Technology and Making 3: Topics in Design Computation (elective)
This course will introduce students to contemporary topics in the processing and analysis of data in design computation. Topics may include sensing, collecting, processing, and analyzing data in regard to the city, the environment, and society. Students will be introduced to sensing live data with hardware and software as well as graphic techniques for communicating outcomes. The critical examination of computational bias will be an essential component of the inquiry, as students collect, analyze, and communicate the outcomes of their research.
Technology and Making 4: Architecture and Robotics
This course will offer a focused study of robotics. Students will learn the general principals of robotic interface, set-up, tooling, and programming. At the core of the class will be the design and production of an object enabled by the use of robotics.
CSDC 415 Technology and Making 5: Building Information Modeling
This course will introduce students to Building Information Modeling (BIM), the architecture and engineering industry standard for design documentation. Students will learn to build, manage, and troubleshoot BIM models. In addition, students will learn to use both visual scripting and text based scripting interfaces to control and generate BIM models.
CSDC 301 History and Theory
This course will provide students with a broad historical context for contemporary computational design. Focusing on the relationship between technical systems, social systems, and aesthetic experimentation, it starts by examining design’s relationship to engineering and social sciences in the nineteenth and early twentieth centuries and ends with the introduction of computation to aesthetic production during the late 1950s through the 1980s. This course will help students ground their work in design studios and technical seminars in a historically-informed understanding of their chosen field of study. Instruction will be provided through short lectures and seminar discussions based on assigned readings from key texts that shaped the field. Assignments will include short-form writing and a term paper. Since text and writing play an important role in the development of computational aesthetics, students will be introduced to computational writing techniques as a way of generating ideas.
CSDC 302 Technology and Architecture Principles
This course provides students with a theoretical foundation and framework for contemporary computational design practice. Focusing on the relationship between technology, aesthetics, and social critique, the course presents a range of theories from early computational subjectivities in the form of the “user” to the collective urban activism of network culture.

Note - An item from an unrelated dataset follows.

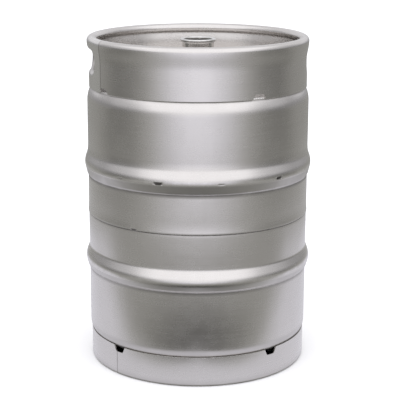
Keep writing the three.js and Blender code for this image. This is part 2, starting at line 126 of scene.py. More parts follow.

It presents the architectural formalist turn of the 1990s and the materialist turn of the 2010s in the context of broader frameworks of human agency and politics.
CSDC 250 Programming Portfolio
This course will provide students with principles and tools for the design of a professional portfolio. Students will use online resources to generate a web-based portfolio that contains evidence of computational proficiency and design proficiency through the display of objects, images, time-based media, and student-built interfaces. The portfolio itself will be considered an object of design and the principle of user interface and experience will be discussed and implemented.
CSDC 360 Building Systems (elective)
This course explores the foundations and contemporary techniques of architectural structure, envelope, interior, and their control through intelligent software systems. Focusing on the technical rather than the formal, it surveys contemporary building systems and how their performance is regulated through sensor networks and software control systems, including implementations of artificial neural networks. Students will be asked to produce a detailed report on a specific system, describing in detail its hardware and software components. Students will also learn the basic skills of system design through flow diagramming and object modeling.
CSDC 365 Lighting and Acoustics (elective)
This course takes the same approach as that of CSDC 360 but is applied specifically to lighting and acoustic systems rather than structure and envelope. This focus of the course is thus concerned primarily with interior environments and how we shape them using light and sound. The course will pay particular attention to recent developments in intelligent systems and their application to the shaping of our perception of interior environments.
CSDC 470 Professional Practice
This course introduces students to the principles and practices that are central to contemporary ways of working in a professional setting. It asks how we work with digital tools. The course examines the reciprocity between changes in technology and changes in working methods. Working in groups on real-world problems, students will learn about a range of practices, from Extreme Programming and Lean Manufacturing to contemporary agile methods such as Scrum. The course ends with a survey of workflows central to contemporary design practice, from conception to fabrication. Throughout, students will be asked to consider questions of equity in the workplace and how our working methods reinforce and challenge social and cognitive biases.
CSDC 320 Design Computation Studio 1: Programming for Architecture
This course is the first studio in the design sequence. It allows students to apply their practical and theoretical knowledge to the design of a single object, assembly, or system according to parametric principles. Students will be asked to articulate their intention, sketch a workflow, and document their process. By the end, students will have learned some of the fundamental organizational principles of architectural design, how to apply custom scripts to a parametric model and describe the results through drawings, fabricated model or prototype, and a written specification, and understand the importance of collaborative workflows. Units: 3
CSDC 330 Design Computation Studio 2: Building Systems
This course builds on CSDC 320 by applying the processes learned there to a more complex design problem. Where the previous studio investigated the design of a simple object or assembly, this studio explores the challenge of designing a kinetic/dynamic system at the scale of a physical environment. Students will learn principles of interaction, responsiveness, and kinetic design, using progressively more sophisticated computational tools and scripting.
CSDC 440 Design Computation Studio 3: Capstone Research
This is the first course in a two-course sequence that is the capstone of the Design Computation program. During this semester, students will engage in instructor-directed research on a specific topic in design computation. As a capstone studio, it is expected that the work of the semester will use the instrumental aspects of design computation to engage social, political, or environmental issues related to design and/or the built environment. The culmination of the semester will be a proposal for a design project to be completed during the spring semester.
CSDC 450 Design Computation Studio 4: Capstone
This is the second course in the capstone studio sequence in which students develop the design proposal from the fall semester. As a capstone studio the final project should use the techniques, theories, and instrumental knowledge acquired in the program to produce an object, interface, or environment that engages a contemporary social, political, or environmental issue.